While the dramatic events in Europe have considerably eased international tensions, and the United States and the Soviet Union are reducing chemical weapons stockpiles, Iraq’s invasion of Kuwait in August 1990 suddenly heightened international concerns about chemical weapons. The imminent danger that chemical and biological weapons might again be employed compels the world to confront this issue candidly.
About the Author:
At a United States Institute of Peace Public Workshop held in January 1989, Peace Fellows Robin Ranger and Raymond Cohen offered a unique – and controversially frank – proposal for controlling the spread and use of chemical weapons: the formation of an International Chemical Weapons Authority (ICWA) that would monitor use and provide aid, humanitarian as well as military, to countries under attack. This volume contains the Ranger-Cohen proposal and responses to it by five expert panelists. The ensuing dialogue dealt with not only the effects of chemical weapons proliferation and use but the strategic incentives that drive nations to use them.
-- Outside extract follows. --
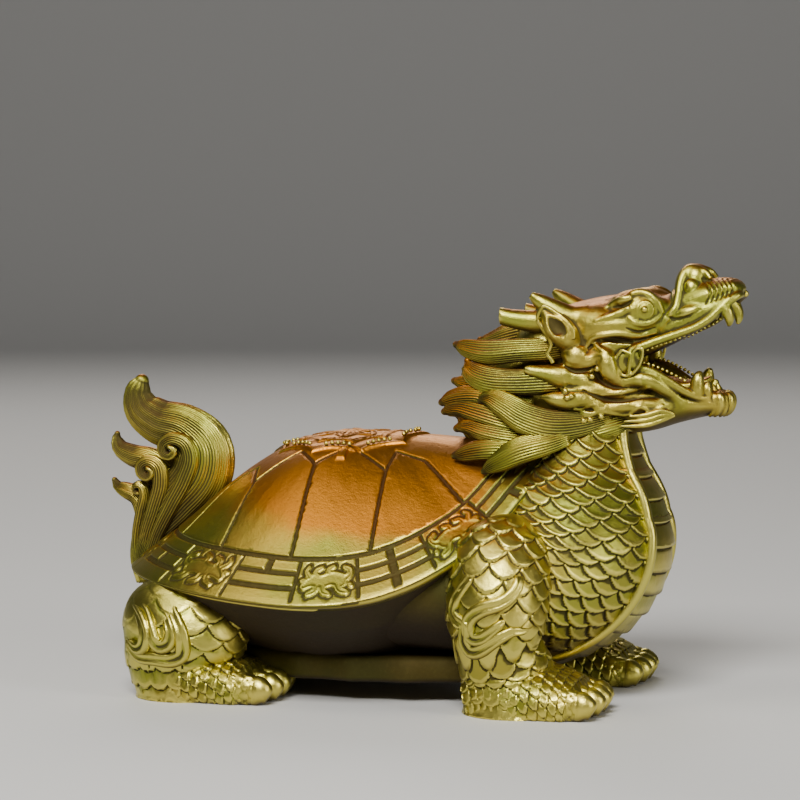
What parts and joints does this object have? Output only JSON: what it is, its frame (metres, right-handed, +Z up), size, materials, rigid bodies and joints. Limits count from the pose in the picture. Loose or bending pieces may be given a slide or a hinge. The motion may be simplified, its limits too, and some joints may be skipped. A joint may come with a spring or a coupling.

In addition to Ranger and Cohen, participants included Gary Crocker (U.S. Department of State), Douglas Feith (law firm of Feith & Zell), Elisa Harris (Brookings Institute), Itshak Lederman (Center for International Security Studies, University of Maryland), and Brad Roberts (Washington Quarterly).
Kenneth M. Jensen is currently Executive Director of The American Committees on Foreign Relations. Previously he was the director of special programs at the United States Institute of Peace.